What you are asked to do
Make an exact copy of the listing below.

....................

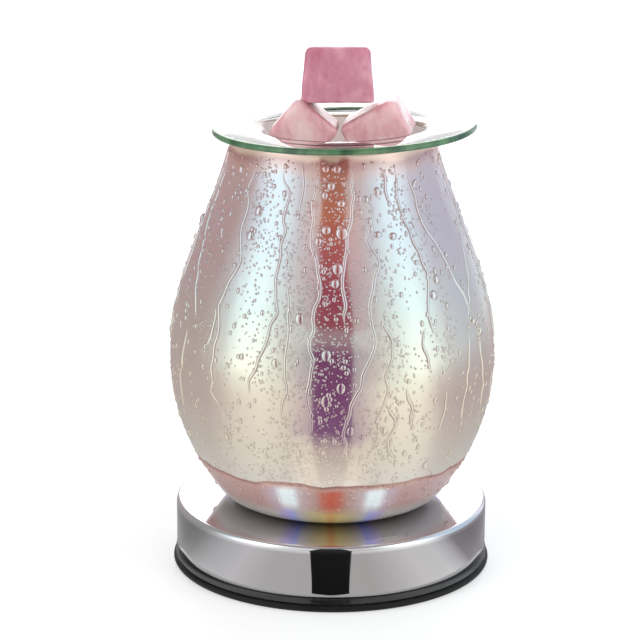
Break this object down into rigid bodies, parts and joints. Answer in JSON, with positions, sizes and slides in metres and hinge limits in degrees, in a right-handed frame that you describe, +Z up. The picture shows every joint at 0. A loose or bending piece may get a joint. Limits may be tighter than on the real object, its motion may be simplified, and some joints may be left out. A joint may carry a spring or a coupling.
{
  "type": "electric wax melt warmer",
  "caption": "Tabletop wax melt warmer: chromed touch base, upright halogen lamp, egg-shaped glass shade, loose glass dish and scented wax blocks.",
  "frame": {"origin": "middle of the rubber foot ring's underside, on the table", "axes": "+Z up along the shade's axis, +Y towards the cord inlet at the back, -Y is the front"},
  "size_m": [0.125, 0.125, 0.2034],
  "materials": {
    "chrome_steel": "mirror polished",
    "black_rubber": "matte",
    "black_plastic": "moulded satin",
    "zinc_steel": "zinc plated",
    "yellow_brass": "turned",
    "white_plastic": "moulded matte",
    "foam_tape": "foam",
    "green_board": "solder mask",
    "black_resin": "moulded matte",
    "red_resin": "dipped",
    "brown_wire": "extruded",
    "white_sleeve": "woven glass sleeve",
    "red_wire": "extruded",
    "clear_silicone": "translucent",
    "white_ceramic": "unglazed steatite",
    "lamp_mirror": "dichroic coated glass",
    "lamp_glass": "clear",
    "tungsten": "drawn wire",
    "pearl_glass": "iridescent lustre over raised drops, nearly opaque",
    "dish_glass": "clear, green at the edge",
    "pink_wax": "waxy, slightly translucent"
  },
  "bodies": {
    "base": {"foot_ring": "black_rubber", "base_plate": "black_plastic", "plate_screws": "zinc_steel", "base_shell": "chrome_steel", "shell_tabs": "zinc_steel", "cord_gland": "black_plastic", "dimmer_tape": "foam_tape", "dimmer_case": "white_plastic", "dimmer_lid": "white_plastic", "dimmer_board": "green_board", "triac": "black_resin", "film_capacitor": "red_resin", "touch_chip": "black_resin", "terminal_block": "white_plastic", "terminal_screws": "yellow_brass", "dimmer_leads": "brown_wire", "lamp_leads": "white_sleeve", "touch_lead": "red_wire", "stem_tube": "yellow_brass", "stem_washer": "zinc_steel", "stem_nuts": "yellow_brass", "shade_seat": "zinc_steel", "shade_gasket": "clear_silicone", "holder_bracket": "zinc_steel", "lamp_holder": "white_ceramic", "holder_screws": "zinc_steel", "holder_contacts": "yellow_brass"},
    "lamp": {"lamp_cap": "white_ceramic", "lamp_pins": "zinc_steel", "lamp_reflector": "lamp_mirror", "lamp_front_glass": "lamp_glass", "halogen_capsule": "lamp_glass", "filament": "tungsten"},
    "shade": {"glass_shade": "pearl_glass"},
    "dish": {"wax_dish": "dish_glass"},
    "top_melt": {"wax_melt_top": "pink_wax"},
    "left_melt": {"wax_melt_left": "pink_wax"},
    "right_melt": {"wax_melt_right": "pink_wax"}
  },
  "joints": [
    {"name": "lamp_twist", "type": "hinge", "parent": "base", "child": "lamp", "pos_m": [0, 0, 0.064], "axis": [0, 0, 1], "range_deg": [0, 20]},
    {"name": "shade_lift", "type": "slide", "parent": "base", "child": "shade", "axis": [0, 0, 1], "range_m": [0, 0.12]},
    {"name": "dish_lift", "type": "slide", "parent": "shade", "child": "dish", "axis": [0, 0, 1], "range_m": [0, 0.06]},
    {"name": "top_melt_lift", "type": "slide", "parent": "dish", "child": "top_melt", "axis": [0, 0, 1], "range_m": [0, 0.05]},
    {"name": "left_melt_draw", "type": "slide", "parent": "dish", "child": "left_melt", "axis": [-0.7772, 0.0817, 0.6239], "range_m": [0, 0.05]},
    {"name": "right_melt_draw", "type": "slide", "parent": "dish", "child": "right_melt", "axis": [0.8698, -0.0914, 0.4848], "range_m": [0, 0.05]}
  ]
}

....................

Answer to the problem
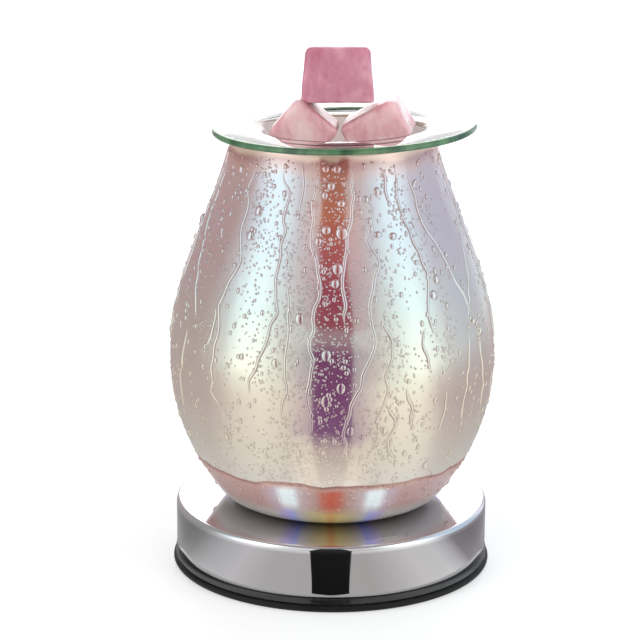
Break this object down into rigid bodies, parts and joints. Answer in JSON, with positions, sizes and slides in metres and hinge limits in degrees, in a right-handed frame that you describe, +Z up. The picture shows every joint at 0. A loose or bending piece may get a joint. Limits may be tighter than on the real object, its motion may be simplified, and some joints may be left out. A joint may carry a spring or a coupling.
{
  "type": "electric wax melt warmer",
  "caption": "Tabletop wax melt warmer: chromed touch base, upright halogen lamp, egg-shaped glass shade, loose glass dish and scented wax blocks.",
  "frame": {"origin": "middle of the rubber foot ring's underside, on the table", "axes": "+Z up along the shade's axis, +Y towards the cord inlet at the back, -Y is the front"},
  "size_m": [0.125, 0.125, 0.2034],
  "materials": {
    "chrome_steel": "mirror polished",
    "black_rubber": "matte",
    "black_plastic": "moulded satin",
    "zinc_steel": "zinc plated",
    "yellow_brass": "turned",
    "white_plastic": "moulded matte",
    "foam_tape": "foam",
    "green_board": "solder mask",
    "black_resin": "moulded matte",
    "red_resin": "dipped",
    "brown_wire": "extruded",
    "white_sleeve": "woven glass sleeve",
    "red_wire": "extruded",
    "clear_silicone": "translucent",
    "white_ceramic": "unglazed steatite",
    "lamp_mirror": "dichroic coated glass",
    "lamp_glass": "clear",
    "tungsten": "drawn wire",
    "pearl_glass": "iridescent lustre over raised drops, nearly opaque",
    "dish_glass": "clear, green at the edge",
    "pink_wax": "waxy, slightly translucent"
  },
  "bodies": {
    "base": {"foot_ring": "black_rubber", "base_plate": "black_plastic", "plate_screws": "zinc_steel", "base_shell": "chrome_steel", "shell_tabs": "zinc_steel", "cord_gland": "black_plastic", "dimmer_tape": "foam_tape", "dimmer_case": "white_plastic", "dimmer_lid": "white_plastic", "dimmer_board": "green_board", "triac": "black_resin", "film_capacitor": "red_resin", "touch_chip": "black_resin", "terminal_block": "white_plastic", "terminal_screws": "yellow_brass", "dimmer_leads": "brown_wire", "lamp_leads": "white_sleeve", "touch_lead": "red_wire", "stem_tube": "yellow_brass", "stem_washer": "zinc_steel", "stem_nuts": "yellow_brass", "shade_seat": "zinc_steel", "shade_gasket": "clear_silicone", "holder_bracket": "zinc_steel", "lamp_holder": "white_ceramic", "holder_screws": "zinc_steel", "holder_contacts": "yellow_brass"},
    "lamp": {"lamp_cap": "white_ceramic", "lamp_pins": "zinc_steel", "lamp_reflector": "lamp_mirror", "lamp_front_glass": "lamp_glass", "halogen_capsule": "lamp_glass", "filament": "tungsten"},
    "shade": {"glass_shade": "pearl_glass"},
    "dish": {"wax_dish": "dish_glass"},
    "top_melt": {"wax_melt_top": "pink_wax"},
    "left_melt": {"wax_melt_left": "pink_wax"},
    "right_melt": {"wax_melt_right": "pink_wax"}
  },
  "joints": [
    {"name": "lamp_twist", "type": "hinge", "parent": "base", "child": "lamp", "pos_m": [0, 0, 0.064], "axis": [0, 0, 1], "range_deg": [0, 20]},
    {"name": "shade_lift", "type": "slide", "parent": "base", "child": "shade", "axis": [0, 0, 1], "range_m": [0, 0.12]},
    {"name": "dish_lift", "type": "slide", "parent": "shade", "child": "dish", "axis": [0, 0, 1], "range_m": [0, 0.06]},
    {"name": "top_melt_lift", "type": "slide", "parent": "dish", "child": "top_melt", "axis": [0, 0, 1], "range_m": [0, 0.05]},
    {"name": "left_melt_draw", "type": "slide", "parent": "dish", "child": "left_melt", "axis": [-0.7772, 0.0817, 0.6239], "range_m": [0, 0.05]},
    {"name": "right_melt_draw", "type": "slide", "parent": "dish", "child": "right_melt", "axis": [0.8698, -0.0914, 0.4848], "range_m": [0, 0.05]}
  ]
}